The core tenet of improv acting is “Yes, and…”  Basically, you accept the situation and then add to it.  In college, you are going to be presented with so many new choices and experiences. Many of them will be a little out of your wheelhouse. However, each experience will add to who you are and will introduce you to new people.  

Photo of a college girl
College students have many opportunities to meet people and learn something new.

I recommend you say yes to as many invitations as you can, obviously safely and smartly. You never know if the open mic night might introduce you to a super cutie! College is a great time to expand your horizons and find out what you don’t know.

Come from a place of yes, instead of a place of no.  For example, “I don’t like snow and cold weather” is a fine opinion, but it could also be said, “I love the sun and warm weather!” It’s giving the same information, just from a more positive angle. If you’re accepting of most situations and come from a positive place, more interesting people are going to be drawn to you.

2. Say No!

Love and romance can be confusing! So can dating advice. The word “no” is a very important part of a younger person’s vocabulary.  I know I just said the opposite, but the “yes” is useful to figure out what the “nos” are.  Figuring out what you don’t like is just as important as figuring out what you do like. There may be times when you were interested in something, but it changed or you decided it wasn’t for you. Just because you said yes earlier, doesn’t mean you can’t change your mind and say no.

Learning how to say “no” in different situations is also a great life skill.

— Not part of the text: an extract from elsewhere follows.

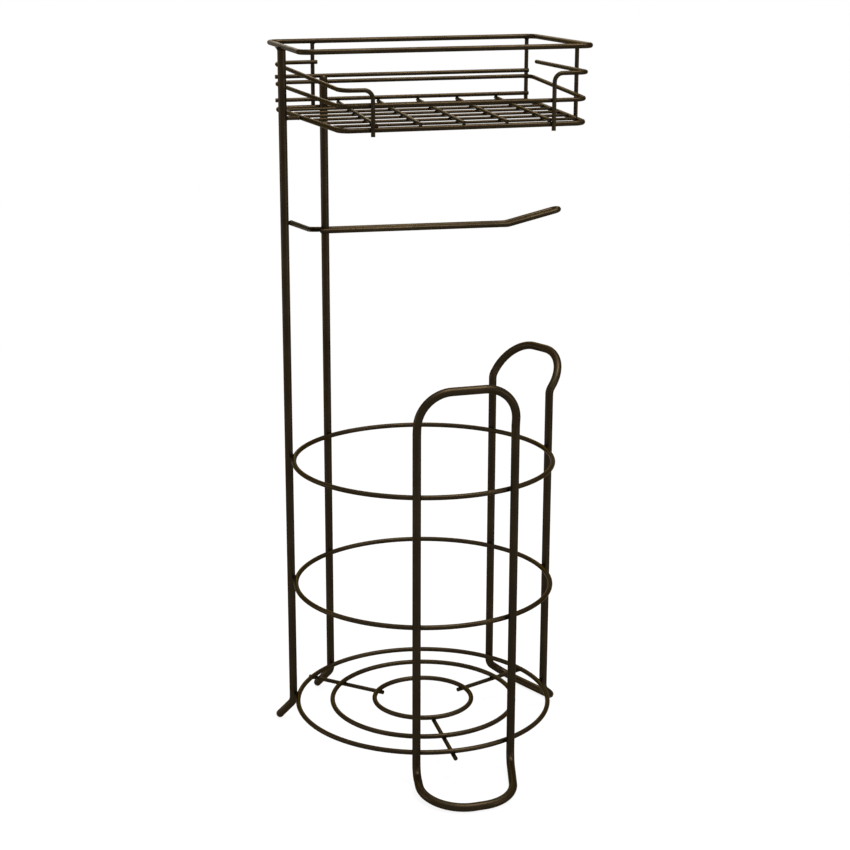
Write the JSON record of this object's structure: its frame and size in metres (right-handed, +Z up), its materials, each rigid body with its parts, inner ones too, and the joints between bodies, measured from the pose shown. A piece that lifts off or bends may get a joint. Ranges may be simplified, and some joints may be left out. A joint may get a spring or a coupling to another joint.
{
  "type": "toilet roll storage holder",
  "caption": "Free-standing wire stand that keeps spare toilet rolls in a ring cage, holds one on a side arm and carries a wire basket on top.",
  "frame": {"origin": "on the floor under the centre of the ring cage", "axes": "+Z up, +X along the roll arm and the basket, -Y towards the front loop"},
  "size_m": [0.199, 0.2057, 0.4315],
  "materials": {
    "bronze_coating": "satin oil-rubbed bronze coating on steel wire"
  },
  "bodies": {
    "root": {"upright_front": "bronze_coating", "upright_rear": "bronze_coating", "front_loop": "bronze_coating", "rear_loop": "bronze_coating", "cage_ring_upper": "bronze_coating", "cage_ring_middle": "bronze_coating", "base_ring_outer": "bronze_coating", "base_ring_middle": "bronze_coating", "base_ring_inner": "bronze_coating", "base_spoke_front": "bronze_coating", "base_spoke_rear": "bronze_coating", "base_spoke_left": "bronze_coating", "roll_arm": "bronze_coating", "basket_rim": "bronze_coating", "basket_bottom_frame": "bronze_coating", "basket_middle_loop": "bronze_coating", "basket_front_wire_left": "bronze_coating", "basket_front_wire_right": "bronze_coating", "basket_back_rail_upper": "bronze_coating", "basket_back_rail_lower": "bronze_coating", "basket_back_post_left": "bronze_coating", "basket_back_post_right": "bronze_coating", "basket_side_post": "bronze_coating", "basket_stay": "bronze_coating", "floor_rail_1": "bronze_coating", "floor_rail_2": "bronze_coating", "floor_rail_3": "bronze_coating", "floor_rail_4": "bronze_coating", "floor_rail_5": "bronze_coating", "floor_rail_6": "bronze_coating", "floor_cross_wire_1": "bronze_coating", "floor_cross_wire_2": "bronze_coating", "floor_cross_wire_3": "bronze_coating", "floor_cross_wire_4": "bronze_coating", "floor_cross_wire_5": "bronze_coating"}
  },
  "joints": []
}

As you are learning who you are, don’t let anyone else try to form you into their version of what they want. Stay true to yourself.  “No” is a complete sentence.  Don’t feel the need to justify or explain yourself if you are uncomfortable.

3. Don’t Let the Relationship Take Over

This is probably the first time that you have lived away from home.  Figuring out what you want to do in between your classes and extracurricular activities is a part of it as well. If you do start dating someone, you don’t actually have to leave each other’s sides, except to go to classes. You can have sleepovers, eat together, study together, hang out together, and basically spend all the time you want together. 

Photo of college couple
Many college couples spend all day (and sometimes all night) in each other’s company.

This can be a cool thing, but be careful not to let the relationship take over and consume other parts of your life and growth.

“I wish someone had told me that college relationships require a time commitment that is different than what you’d expect,” says one anonymous senior.  “It’s easy to fall into this pattern where you spend every second of every day with this person when you’re not in class because you can.  But your friends will hate you for it.”  

While it can be wonderful to want to be around your partner all the time, make time for friends, alone time, new hobbies….and your studies!.

4. Communicate Clearly

This is something that you read in just about every relationship article – because it’s important!  Anything that two consenting adults want to do is fine AS LONG AS the both of you are communicating effectively.  Everyone needs to learn how to express their feelings, wants, and desires. It’s also OK to ask questions.

Be careful making assumptions if it hasn’t been discussed.  When I was living in France, I kissed a girl on New Year’s Eve.  The next day people said, “So you and Ann-Claire are going out now?”  Uhhh…..  Because I didn’t communicate well, I was now in an uncomfortable position.

For some people, a kiss is a fun physical way to show affection.  For another person, it is the opening move on the pathway to a serious relationship.  Both of these paths are OK – just make sure you’re both on the same path!  I know it can feel uncomfortable or awkward to talk about things at the beginning, but it gets easier, and it makes any sort of dating or relationship more fulfilling as well.

5. Experiment

This is the best time in your life to experiment!  You can try new hairstyles, go by your middle name, adopt a whole new look.  And yes, one of the things you get to experiment with is dating!  You may have only been around one type of person or demographic your whole life. Now you have access to lots more!  Learn about and possibly date lots of different types of people. You may never know what you like unless you try.

Photo of young people taking a selfie
The college student life can expose a person to many new perspectives.

Once you feel comfortable with your “yes” and “no,” you’ve opened the door to experience all that is out there that you want to explore.  How comfortable you are and how far you want to push yourself is up to you.  But the more things you experience, the easier it gets to figure out exactly what it is that you want.

College Dating Is a Learning Experience

When it comes to dating in college, it is extremely helpful to have a clear idea of what you want. But also keep in mind the old saying, “Life is what happens while you are making plans.”  

Be ready to take whatever comes your way.  It could be great relationship material, it could be someone who can introduce you to new things, or it could be someone who teaches you about yourself. Good luck, and have a great semester!